* [Written exercise]
Determine which lines contain the word "part", then copy those lines.
◆ ◆ ◆
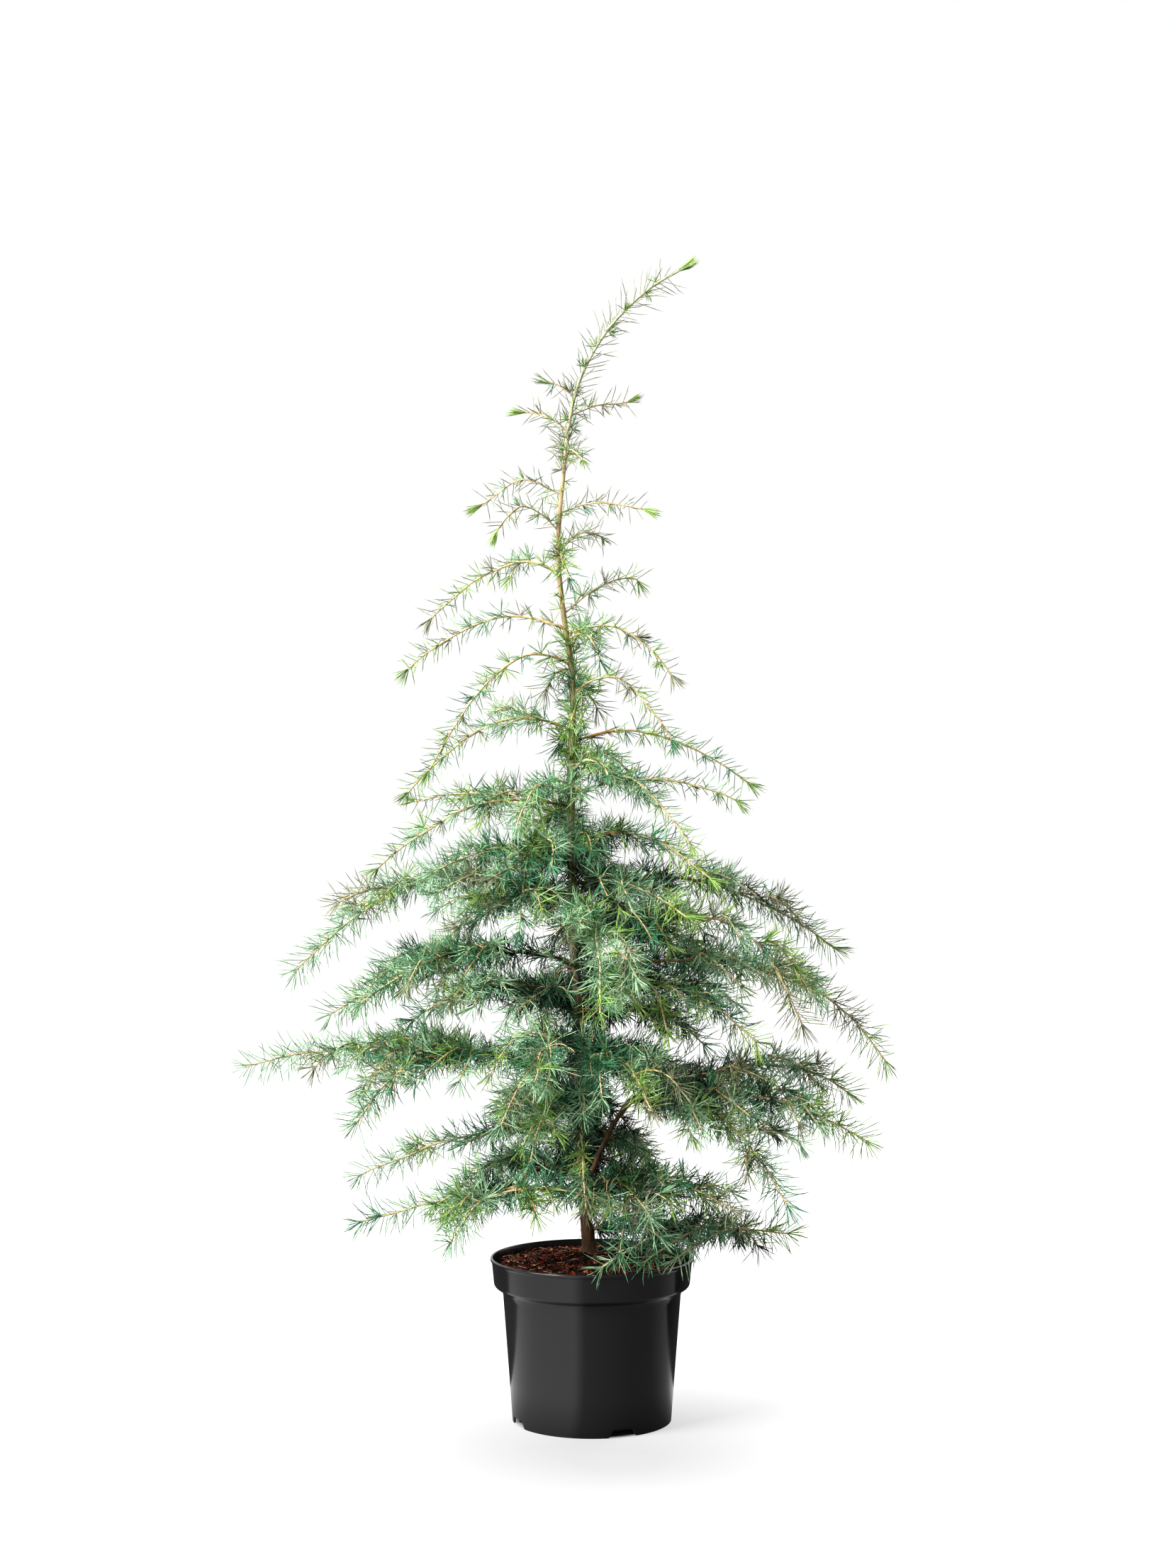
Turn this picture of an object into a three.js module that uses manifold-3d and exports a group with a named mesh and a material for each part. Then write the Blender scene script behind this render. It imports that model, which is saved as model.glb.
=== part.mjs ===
// A young deodar cedar in a black nursery pot.
//
// Millimetres, +Z up. The origin is the centre of the pot's flat underside, and
// +X is the side the leader nods to. The pot holds the soil, the soil carries the
// trunk, and the trunk carries the boughs and the masses of foliage, each a solid
// of its own that stands a hair clear of what carries it.

import * as THREE from 'three';
import { mergeVertices } from 'three/addons/utils/BufferGeometryUtils.js';
import Module from 'manifold-3d';

const wasm = await Module();
wasm.setup();

// ---------------------------------------------------------------- driving sizes

const GAP = 0.3; // clearance between pieces that meet
const ROUND = 36; // sides of the pot and the soil

// A 7.5 litre container: a tapered body, a wider collar and a thin rolled lip.
const POT = {
  height: 208,
  wall: 1.6,
  footRadius: 101.5,
  bodyTopRadius: 114,
  bodyTop: 163,
  collarFootRadius: 125,
  collarFoot: 174,
  collarTopRadius: 128.4,
  lipRadius: 130,
  lipHeight: 4,
};

// Drain notches through the foot of the wall, each narrower at its roof.
const NOTCH = { count: 4, first: 22.5, roofWidth: 27, footWidth: 36, height: 9.5, depth: 14 };

// Compost, filled to just below the lip and mounded up to the trunk.
const SOIL = { edgeHeight: 197.5, crownHeight: 209.7, crownRadius: 24 };

// The trunk's line as [X, Y, Z]: nearly upright, a bend at two thirds of its
// height, and a nodding leader.
const TRUNK_LINE = [
  [-2.6, 8, SOIL.crownHeight + GAP],
  [-9, 6, 273],
  [-15, 4, 410],
  [-18, 6, 520],
  [-25, 5, 650],
  [-26, 2, 820],
  [-25, 0, 950],
  [-37, -2, 1035],
  [-43, -3, 1110],
  [-37, -1, 1200],
  [-20, 0, 1315],
  [18, 2, 1390],
  [72, 4, 1445],
  [112, 5, 1470],
];
const TRUNK = { sides: 10, step: 46, footRadius: 8.2, tipRadius: 1.3, taper: 1.4 };
const FLARE = { radius: 4.5, height: 9 }; // root flare added to the foot

// Limbs: radii at the foot of the longest one and at every tip, and how sharply a
// limb falls away from its crest.
const LIMB = { footRadius: 4.2, tipRadius: 1.1, sides: 6, step: 26, longest: 450, fall: 1.7 };

// Foliage: three-sided twigs whose side faces are drawn out into needles. Each
// needle stands for a tuft of real ones. Twist is the turn from ring to ring.
const TWIG = { step: 24, radius: 1.5, tipRadius: 0.8, bow: 0.1, twist: 0.35 };
const SIDE = { radius: 1.1, spacing: 33, reachShare: 0.34, longest: 105, shortest: 30,
  spread: 52, bow: 0.12, rise: 0.1, crest: 0.35 };
const NEEDLE = { length: 31, lean: 38, share: 0.5, end: 0.7 };

// Room kept round the middle line of a twig, of a bare bough and of a needle.
const ROOM = { newTwig: 2, twig: 1.2, bough: 5, needle: 1.8, aboveSoil: 3, beyondLip: 5 };

// The sleeve of foliage round the nodding leader.
const SLEEVE = { from: 1207, sides: 6, wall: 0.55, room: 4.5, endGap: 1.5 };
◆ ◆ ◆
* [Exercise result]
Turn this picture of an object into a three.js module that uses manifold-3d and exports a group with a named mesh and a material for each part. Then write the Blender scene script behind this render. It imports that model, which is saved as model.glb.
=== part.mjs ===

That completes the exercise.